Within the material below, locate the line with "Keep writing the" and the line with "cord.end + cord.end_dir", then return those two lines and all lines between them, exactly as written.

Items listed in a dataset
* START *
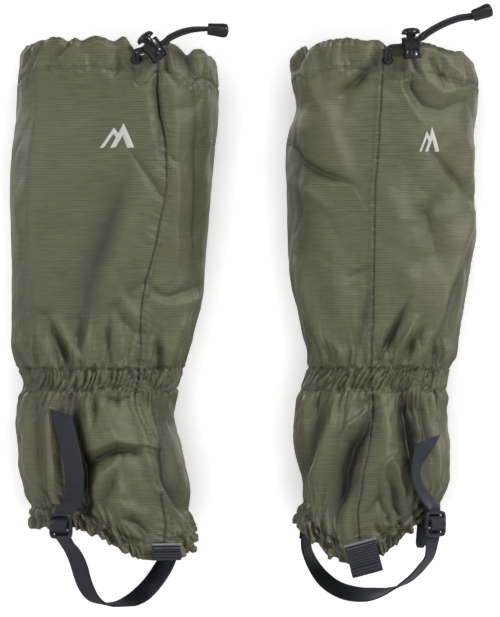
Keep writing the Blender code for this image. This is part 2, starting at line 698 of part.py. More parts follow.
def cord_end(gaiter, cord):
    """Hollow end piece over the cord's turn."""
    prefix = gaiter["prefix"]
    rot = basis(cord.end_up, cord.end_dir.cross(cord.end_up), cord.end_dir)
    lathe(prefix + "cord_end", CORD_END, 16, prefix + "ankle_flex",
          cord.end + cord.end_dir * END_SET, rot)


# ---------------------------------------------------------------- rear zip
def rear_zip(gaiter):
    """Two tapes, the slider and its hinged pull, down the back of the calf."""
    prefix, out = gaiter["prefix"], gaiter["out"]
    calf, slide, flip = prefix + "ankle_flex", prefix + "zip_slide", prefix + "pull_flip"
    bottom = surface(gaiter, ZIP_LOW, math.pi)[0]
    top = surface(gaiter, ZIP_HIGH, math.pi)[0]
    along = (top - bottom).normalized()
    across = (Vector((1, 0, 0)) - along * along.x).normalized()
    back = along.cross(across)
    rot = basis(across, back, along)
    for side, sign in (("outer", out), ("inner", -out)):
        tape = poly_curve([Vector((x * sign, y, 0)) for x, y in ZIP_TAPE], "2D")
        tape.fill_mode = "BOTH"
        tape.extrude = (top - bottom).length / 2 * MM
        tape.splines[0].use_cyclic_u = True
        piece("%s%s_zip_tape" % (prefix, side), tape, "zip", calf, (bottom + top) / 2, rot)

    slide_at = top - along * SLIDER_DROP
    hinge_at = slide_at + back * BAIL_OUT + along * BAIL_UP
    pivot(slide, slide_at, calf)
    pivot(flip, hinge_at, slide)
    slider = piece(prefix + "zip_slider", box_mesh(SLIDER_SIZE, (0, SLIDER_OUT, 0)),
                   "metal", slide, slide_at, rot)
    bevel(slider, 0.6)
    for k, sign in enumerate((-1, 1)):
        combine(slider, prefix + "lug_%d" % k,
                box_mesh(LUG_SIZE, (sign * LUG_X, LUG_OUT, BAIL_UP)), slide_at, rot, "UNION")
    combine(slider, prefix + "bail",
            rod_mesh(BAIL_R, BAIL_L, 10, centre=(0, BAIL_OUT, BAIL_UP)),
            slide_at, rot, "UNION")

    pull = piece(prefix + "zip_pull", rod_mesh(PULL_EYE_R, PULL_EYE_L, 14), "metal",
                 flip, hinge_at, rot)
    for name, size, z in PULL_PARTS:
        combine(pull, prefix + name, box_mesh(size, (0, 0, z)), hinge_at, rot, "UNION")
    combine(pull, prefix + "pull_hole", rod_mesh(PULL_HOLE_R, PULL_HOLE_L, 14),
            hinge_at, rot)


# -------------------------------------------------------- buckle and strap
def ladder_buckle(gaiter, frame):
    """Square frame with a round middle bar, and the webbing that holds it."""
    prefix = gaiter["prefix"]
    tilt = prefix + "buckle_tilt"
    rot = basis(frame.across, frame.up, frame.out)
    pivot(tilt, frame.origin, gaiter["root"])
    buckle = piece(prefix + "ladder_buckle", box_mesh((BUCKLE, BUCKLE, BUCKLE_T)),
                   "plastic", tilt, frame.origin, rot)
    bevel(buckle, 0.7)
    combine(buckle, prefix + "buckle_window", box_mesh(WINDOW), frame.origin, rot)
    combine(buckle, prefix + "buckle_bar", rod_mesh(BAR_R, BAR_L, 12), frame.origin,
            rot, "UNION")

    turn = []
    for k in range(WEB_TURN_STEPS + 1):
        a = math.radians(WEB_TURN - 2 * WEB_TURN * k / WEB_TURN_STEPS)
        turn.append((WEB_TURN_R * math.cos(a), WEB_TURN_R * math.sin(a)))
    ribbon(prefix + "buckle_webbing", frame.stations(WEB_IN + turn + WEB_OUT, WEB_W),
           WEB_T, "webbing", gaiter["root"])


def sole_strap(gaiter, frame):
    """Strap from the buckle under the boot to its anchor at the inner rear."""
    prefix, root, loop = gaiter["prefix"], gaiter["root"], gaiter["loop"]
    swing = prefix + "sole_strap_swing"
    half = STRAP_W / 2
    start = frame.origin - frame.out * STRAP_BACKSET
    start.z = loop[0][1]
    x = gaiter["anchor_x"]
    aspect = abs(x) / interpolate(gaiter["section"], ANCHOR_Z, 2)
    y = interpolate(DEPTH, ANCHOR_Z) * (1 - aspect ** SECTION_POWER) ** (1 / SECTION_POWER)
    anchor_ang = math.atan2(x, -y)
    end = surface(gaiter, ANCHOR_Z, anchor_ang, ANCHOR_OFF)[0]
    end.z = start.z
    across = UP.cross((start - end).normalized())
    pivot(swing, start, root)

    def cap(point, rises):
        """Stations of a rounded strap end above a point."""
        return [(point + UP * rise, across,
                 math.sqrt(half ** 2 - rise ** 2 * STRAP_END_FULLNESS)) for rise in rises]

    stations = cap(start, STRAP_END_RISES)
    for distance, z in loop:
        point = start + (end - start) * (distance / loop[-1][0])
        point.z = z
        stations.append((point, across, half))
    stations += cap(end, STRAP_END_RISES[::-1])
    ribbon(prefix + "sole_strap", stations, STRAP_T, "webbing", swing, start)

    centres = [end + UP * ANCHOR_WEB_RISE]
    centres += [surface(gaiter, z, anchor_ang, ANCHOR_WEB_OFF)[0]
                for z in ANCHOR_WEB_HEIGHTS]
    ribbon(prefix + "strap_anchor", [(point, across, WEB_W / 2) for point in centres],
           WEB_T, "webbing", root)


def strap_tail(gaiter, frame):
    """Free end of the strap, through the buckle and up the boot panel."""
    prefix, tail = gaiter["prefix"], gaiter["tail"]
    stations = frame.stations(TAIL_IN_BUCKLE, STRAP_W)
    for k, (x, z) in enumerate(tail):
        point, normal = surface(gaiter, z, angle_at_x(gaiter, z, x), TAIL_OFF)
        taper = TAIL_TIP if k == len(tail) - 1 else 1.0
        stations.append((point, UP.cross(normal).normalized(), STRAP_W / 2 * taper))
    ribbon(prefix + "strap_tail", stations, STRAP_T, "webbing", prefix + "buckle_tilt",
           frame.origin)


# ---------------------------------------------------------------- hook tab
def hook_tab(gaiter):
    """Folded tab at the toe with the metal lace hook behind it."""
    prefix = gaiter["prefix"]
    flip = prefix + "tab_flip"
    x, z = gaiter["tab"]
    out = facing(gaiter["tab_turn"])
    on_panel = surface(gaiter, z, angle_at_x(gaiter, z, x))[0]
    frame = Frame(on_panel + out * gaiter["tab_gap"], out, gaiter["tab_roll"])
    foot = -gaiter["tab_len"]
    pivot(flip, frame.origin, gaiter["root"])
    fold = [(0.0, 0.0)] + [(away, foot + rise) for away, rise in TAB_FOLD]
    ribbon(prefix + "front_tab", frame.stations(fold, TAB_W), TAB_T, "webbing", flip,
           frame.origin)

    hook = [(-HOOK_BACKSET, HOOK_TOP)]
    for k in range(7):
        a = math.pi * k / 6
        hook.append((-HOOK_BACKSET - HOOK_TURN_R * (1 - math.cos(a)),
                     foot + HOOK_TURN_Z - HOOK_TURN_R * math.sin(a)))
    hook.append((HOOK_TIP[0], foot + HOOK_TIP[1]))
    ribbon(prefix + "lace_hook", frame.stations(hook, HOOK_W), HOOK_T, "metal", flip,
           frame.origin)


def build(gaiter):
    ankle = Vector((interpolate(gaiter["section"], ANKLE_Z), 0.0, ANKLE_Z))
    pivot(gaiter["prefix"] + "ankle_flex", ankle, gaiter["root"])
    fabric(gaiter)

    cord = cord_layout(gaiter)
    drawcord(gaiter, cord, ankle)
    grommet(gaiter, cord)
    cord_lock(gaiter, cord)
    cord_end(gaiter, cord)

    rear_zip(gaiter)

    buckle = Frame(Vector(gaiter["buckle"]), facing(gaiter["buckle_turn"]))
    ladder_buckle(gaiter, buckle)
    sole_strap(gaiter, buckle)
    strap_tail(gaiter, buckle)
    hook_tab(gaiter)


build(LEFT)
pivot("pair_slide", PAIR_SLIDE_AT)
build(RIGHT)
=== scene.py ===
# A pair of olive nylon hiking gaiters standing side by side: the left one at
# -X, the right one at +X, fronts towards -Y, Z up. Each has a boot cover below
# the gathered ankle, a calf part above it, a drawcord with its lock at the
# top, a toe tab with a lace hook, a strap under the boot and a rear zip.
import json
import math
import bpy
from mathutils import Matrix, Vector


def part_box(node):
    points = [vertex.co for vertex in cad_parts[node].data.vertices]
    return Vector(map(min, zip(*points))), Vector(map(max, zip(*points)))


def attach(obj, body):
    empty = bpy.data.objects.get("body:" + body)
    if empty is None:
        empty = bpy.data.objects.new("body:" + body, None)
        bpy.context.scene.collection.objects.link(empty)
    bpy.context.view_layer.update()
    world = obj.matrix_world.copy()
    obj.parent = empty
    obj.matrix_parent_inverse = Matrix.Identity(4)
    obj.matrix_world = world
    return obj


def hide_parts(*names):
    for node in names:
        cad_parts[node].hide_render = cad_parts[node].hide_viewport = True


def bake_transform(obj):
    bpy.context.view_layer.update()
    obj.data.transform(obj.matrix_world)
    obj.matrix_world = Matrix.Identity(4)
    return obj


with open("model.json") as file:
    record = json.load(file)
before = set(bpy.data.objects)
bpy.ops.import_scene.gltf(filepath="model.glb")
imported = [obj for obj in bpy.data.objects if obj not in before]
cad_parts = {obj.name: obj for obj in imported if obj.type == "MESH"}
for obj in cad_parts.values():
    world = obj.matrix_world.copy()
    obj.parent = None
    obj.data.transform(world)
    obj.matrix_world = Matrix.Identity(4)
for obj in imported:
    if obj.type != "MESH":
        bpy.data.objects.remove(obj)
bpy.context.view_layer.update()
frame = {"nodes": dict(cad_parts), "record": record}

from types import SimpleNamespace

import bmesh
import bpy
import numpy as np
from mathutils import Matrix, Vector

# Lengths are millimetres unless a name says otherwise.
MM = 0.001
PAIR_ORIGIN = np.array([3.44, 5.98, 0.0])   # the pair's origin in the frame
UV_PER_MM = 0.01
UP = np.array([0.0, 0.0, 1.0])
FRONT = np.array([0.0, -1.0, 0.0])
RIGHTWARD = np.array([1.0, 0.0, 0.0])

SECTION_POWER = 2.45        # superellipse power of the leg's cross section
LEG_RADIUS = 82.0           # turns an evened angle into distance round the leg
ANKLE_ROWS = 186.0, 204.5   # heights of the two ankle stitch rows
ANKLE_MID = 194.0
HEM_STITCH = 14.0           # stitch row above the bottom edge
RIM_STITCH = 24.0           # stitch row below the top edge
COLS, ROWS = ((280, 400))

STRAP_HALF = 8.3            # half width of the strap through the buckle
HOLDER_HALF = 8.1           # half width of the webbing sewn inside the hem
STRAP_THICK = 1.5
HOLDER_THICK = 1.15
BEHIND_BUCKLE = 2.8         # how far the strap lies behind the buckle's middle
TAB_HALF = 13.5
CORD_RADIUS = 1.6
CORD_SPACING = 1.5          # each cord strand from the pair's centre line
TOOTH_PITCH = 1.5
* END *
* START *
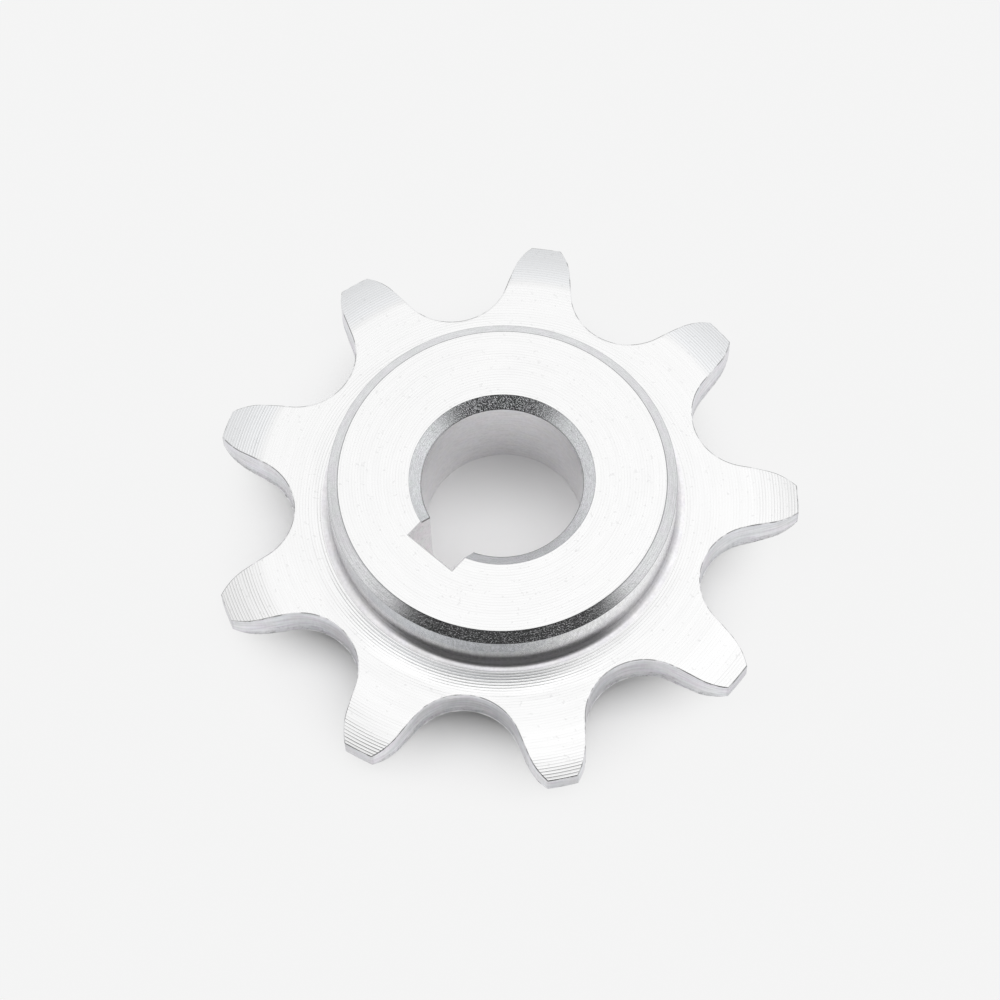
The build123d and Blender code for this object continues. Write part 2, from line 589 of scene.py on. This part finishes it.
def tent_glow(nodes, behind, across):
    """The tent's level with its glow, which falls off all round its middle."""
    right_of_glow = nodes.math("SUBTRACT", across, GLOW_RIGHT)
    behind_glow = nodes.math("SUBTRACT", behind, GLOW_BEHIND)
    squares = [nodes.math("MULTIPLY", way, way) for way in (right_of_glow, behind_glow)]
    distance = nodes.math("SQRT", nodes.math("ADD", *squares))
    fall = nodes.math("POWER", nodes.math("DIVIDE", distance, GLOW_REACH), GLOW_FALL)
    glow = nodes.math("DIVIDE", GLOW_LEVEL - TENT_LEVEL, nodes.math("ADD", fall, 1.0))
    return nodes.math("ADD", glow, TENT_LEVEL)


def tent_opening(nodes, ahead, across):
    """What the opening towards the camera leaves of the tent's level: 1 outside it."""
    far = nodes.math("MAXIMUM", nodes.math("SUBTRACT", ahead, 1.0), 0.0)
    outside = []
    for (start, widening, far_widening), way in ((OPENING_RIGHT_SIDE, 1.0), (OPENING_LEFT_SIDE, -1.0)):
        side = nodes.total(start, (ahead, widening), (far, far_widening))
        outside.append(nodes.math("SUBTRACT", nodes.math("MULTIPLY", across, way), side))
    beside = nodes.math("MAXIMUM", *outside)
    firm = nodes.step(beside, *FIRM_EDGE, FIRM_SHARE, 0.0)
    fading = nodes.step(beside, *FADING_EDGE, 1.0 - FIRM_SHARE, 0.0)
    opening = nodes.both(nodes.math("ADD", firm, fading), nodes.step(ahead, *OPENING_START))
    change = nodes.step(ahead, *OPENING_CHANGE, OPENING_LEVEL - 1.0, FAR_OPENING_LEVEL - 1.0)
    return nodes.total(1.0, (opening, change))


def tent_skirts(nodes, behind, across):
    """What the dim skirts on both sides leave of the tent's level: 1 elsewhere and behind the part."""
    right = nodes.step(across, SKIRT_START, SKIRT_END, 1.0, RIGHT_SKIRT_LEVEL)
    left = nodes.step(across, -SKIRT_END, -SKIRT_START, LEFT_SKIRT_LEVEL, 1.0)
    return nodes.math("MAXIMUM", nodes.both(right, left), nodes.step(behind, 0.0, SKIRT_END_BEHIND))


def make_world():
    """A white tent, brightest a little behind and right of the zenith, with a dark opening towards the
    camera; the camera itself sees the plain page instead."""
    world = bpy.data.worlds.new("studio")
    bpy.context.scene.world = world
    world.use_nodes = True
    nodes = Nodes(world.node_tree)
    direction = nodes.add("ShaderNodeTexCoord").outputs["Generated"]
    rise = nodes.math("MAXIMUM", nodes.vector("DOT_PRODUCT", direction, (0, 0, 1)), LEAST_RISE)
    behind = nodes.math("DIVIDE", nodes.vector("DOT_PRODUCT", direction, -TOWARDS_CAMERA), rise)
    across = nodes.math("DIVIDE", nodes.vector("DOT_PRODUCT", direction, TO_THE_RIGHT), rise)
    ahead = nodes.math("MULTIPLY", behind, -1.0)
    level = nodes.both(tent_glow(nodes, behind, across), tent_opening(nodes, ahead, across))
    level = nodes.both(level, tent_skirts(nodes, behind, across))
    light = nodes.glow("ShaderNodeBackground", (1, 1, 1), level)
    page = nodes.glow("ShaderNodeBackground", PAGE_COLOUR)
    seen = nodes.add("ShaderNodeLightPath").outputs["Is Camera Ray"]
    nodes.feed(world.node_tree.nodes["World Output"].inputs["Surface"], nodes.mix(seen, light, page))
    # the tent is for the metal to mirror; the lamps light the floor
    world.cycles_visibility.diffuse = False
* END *
* START *
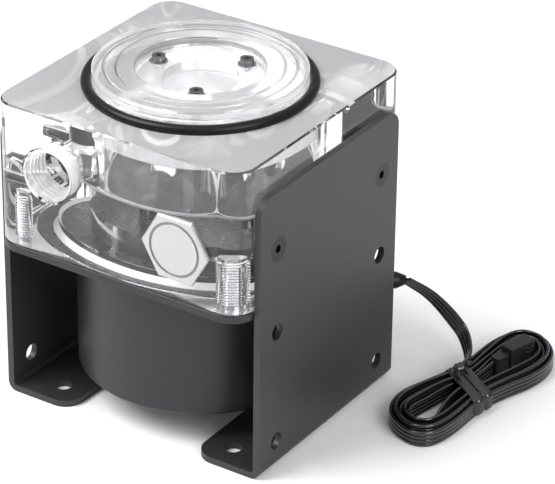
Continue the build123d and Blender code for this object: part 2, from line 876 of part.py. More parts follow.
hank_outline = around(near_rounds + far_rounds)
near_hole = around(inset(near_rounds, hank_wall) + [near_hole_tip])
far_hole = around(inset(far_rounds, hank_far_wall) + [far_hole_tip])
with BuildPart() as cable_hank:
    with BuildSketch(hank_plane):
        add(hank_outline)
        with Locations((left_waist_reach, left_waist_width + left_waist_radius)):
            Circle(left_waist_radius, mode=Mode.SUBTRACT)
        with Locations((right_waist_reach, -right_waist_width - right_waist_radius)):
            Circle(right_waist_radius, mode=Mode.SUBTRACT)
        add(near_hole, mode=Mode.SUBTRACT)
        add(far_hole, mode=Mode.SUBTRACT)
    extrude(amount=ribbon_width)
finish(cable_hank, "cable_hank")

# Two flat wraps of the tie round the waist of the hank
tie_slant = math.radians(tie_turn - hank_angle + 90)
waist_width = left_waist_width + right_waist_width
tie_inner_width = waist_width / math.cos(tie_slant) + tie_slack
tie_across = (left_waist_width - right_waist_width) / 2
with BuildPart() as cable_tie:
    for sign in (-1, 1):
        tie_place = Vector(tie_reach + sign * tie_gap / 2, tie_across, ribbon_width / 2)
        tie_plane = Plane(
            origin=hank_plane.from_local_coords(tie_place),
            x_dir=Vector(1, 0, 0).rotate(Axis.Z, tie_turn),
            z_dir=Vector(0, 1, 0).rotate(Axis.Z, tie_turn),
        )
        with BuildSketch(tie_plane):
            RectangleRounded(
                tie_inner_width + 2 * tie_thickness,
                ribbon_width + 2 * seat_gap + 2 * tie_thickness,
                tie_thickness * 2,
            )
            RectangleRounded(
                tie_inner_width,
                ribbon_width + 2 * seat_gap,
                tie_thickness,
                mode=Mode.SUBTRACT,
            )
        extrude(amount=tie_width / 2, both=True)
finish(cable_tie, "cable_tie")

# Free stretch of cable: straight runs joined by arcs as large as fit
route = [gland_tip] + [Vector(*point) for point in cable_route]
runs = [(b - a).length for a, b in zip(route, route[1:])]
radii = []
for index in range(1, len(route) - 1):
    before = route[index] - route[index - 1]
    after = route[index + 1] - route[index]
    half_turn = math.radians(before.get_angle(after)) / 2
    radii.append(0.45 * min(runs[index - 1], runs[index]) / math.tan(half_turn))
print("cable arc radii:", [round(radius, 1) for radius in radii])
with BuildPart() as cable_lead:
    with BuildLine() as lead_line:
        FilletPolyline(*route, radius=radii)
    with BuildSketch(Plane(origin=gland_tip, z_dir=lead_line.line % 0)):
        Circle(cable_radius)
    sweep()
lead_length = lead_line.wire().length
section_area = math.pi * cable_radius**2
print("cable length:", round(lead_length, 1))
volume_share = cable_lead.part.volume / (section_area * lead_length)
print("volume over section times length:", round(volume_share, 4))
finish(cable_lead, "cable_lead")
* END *
Expected output
Keep writing the Blender code for this image. This is part 2, starting at line 698 of part.py. More parts follow.
def cord_end(gaiter, cord):
    """Hollow end piece over the cord's turn."""
    prefix = gaiter["prefix"]
    rot = basis(cord.end_up, cord.end_dir.cross(cord.end_up), cord.end_dir)
    lathe(prefix + "cord_end", CORD_END, 16, prefix + "ankle_flex",
          cord.end + cord.end_dir * END_SET, rot)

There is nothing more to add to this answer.